Every Talent wants globally dominance. This could cause strategic building of relationships that could help actualize this. If Talents want representation covered in different interested markets, it is advisable to negotiate contracts specific to such territories. This means Talents must find managers who have knowledge and mastery of the preferred markets, and can properly represent their interests.
This point should be given utmost consideration when negotiating and executing a management agreement.
- WHO RECEIVES PAYMENT FROM BUYERS OF SERVICES?
Many managers do not want to collect the money and be required to prepare and tender accounting statements to an artiste. The artiste in turn may feel completely comfortable relying on the manager to collect such monies. This should be agreed upon by both parties.
- HOW LONG SHOULD THE MANAGER CONTINUE TO RECEIVE COMMISSION?

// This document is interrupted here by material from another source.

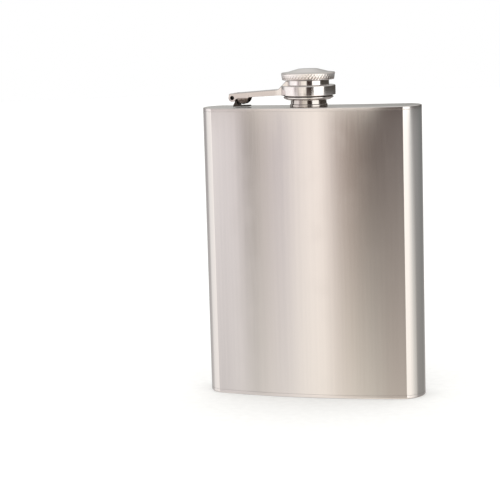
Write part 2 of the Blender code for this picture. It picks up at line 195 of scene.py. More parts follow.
RIVET_LOW_H = low("cap_rivet").z - TOP_Z
RIVET_NECK_H = SLEEVE_CEILING_H - 0.1
RIVET_TOP_H = high("cap_rivet").z - TOP_Z
RIVET_HOLE_H = RIVET_TOP_H + 0.1
GASKET_IN_R = 3.6
GASKET_OUT_R = high("gasket").x
GASKET_LOW_H = low("gasket").z - TOP_Z
GASKET_TOP_H = high("gasket").z - TOP_Z

ROUND_STEPS = 128
KNURL_STEPS = 8  # in each diamond, both ways
THREAD_STEPS = 20  # in each pitch
CORNER_STEPS = 4
SHARP_ABOVE = math.radians(32)


# Outlines


def eased(share):
    """A share held between 0 and 1, with a soft start and end."""
    share = max(0.0, min(1.0, share))
    return share * share * (3 - 2 * share)


def arc(centre, radius, start, end, steps):
    """Points on an arc from angle start to angle end, in degrees."""
    angles = [math.radians(start + (end - start) * i / steps) for i in range(steps + 1)]
    return [(centre[0] + radius * math.cos(a), centre[1] + radius * math.sin(a)) for a in angles]


def rounded(corners):
    """A closed outline through (x, y, radius) corners, with an arc of that radius at each."""
    points = []
    for i, (x, y, radius) in enumerate(corners):
        here = Vector((x, y))
        if not radius:
            points.append((x, y))
            continue
        before = (Vector(corners[i - 1][:2]) - here).normalized()
        after = (Vector(corners[(i + 1) % len(corners)][:2]) - here).normalized()
        half = before.angle(after) / 2
        centre = here + (before + after).normalized() * (radius / math.sin(half))
        first = here + before * (radius / math.tan(half)) - centre
        last = here + after * (radius / math.tan(half)) - centre
        start = math.degrees(math.atan2(first.y, first.x))
        sweep = (math.degrees(math.atan2(last.y, last.x)) - start + 180) % 360 - 180
        points += arc(centre, radius, start, start + sweep, CORNER_STEPS)
    return points


def stretch(start, end, step):
    """Points along a straight line, at most step apart, without its last point."""
    length = math.hypot(end[0] - start[0], end[1] - start[1])
    count = max(1, math.ceil(length / step))
    shares = [i / count for i in range(count)]
    return [(start[0] + (end[0] - start[0]) * s, start[1] + (end[1] - start[1]) * s) for s in shares]


def crossings(centre_a, radius_a, centre_b, radius_b):
    """The two points where two circles cross."""
    dx = centre_b[0] - centre_a[0]
    dy = centre_b[1] - centre_a[1]
    apart = math.hypot(dx, dy)
    along = (radius_a**2 - radius_b**2 + apart**2) / (2 * apart)
    aside = math.sqrt(radius_a**2 - along**2)
    foot = (centre_a[0] + along * dx / apart, centre_a[1] + along * dy / apart)
    turn = (-aside * dy / apart, aside * dx / apart)
    return (foot[0] + turn[0], foot[1] + turn[1]), (foot[0] - turn[0], foot[1] - turn[1])


def angle_to(centre, point):
    return math.degrees(math.atan2(point[1] - centre[1], point[0] - centre[0]))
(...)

It is important to agree on when a manager stops receiving commissions after the expiration of the management. While some may stop receiving commissions after the expiration of contract, others might intend to continue to receive commissions on transactions brokered during the duration of a work relationship. Parties should make sure there is mutual understanding on this point.

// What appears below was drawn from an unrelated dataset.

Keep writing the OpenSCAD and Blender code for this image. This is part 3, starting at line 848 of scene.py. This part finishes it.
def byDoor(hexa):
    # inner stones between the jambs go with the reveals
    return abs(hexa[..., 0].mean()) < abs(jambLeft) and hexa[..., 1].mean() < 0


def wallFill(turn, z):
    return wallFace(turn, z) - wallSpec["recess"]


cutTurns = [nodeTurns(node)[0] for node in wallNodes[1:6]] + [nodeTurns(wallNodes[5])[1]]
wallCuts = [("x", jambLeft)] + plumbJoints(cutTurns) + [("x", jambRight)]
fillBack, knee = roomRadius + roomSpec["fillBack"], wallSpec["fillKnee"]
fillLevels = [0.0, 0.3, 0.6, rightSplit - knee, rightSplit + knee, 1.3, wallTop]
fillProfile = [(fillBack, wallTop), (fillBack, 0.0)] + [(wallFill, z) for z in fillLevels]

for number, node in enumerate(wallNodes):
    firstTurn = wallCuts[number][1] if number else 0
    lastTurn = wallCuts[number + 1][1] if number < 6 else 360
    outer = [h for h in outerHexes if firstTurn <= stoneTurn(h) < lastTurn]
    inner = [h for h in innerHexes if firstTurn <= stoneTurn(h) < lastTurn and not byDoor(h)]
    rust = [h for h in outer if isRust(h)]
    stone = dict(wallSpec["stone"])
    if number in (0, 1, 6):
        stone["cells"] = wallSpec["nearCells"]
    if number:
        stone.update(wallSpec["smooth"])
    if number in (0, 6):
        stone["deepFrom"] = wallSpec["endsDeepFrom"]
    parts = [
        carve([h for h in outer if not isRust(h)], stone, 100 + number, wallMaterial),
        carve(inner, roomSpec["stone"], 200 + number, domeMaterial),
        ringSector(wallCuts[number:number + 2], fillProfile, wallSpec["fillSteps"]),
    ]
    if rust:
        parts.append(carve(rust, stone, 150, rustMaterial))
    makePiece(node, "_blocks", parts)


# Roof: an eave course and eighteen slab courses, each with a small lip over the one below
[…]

- IS THERE ANY PROVISION FOR A POWER OF ATTORNEY?
An artist management contract will often contain a provision which seeks to grant the artist manager a power of attorney. The purpose of this is to allow the manager to sign documents and contract on behalf of the artist, as if he or she were personally signing the document. It is advisable for an artiste to grant only a Limited Power of Attorney; while talents don’t want to hinder their manager’s job, they can control how this power of attorney is wielded by adding a clause to the contract that stipulates that for certain types of transactions, the manager must obtain written consent before any such transactions or decisions are made.
- HOW WILL THE MANAGER’S EXPENSES BE COVERED?
An agreement should be reached on how expenses will work. Talents don’t have to pay for manager’s phone costs or office costs or business trips, or they might have to.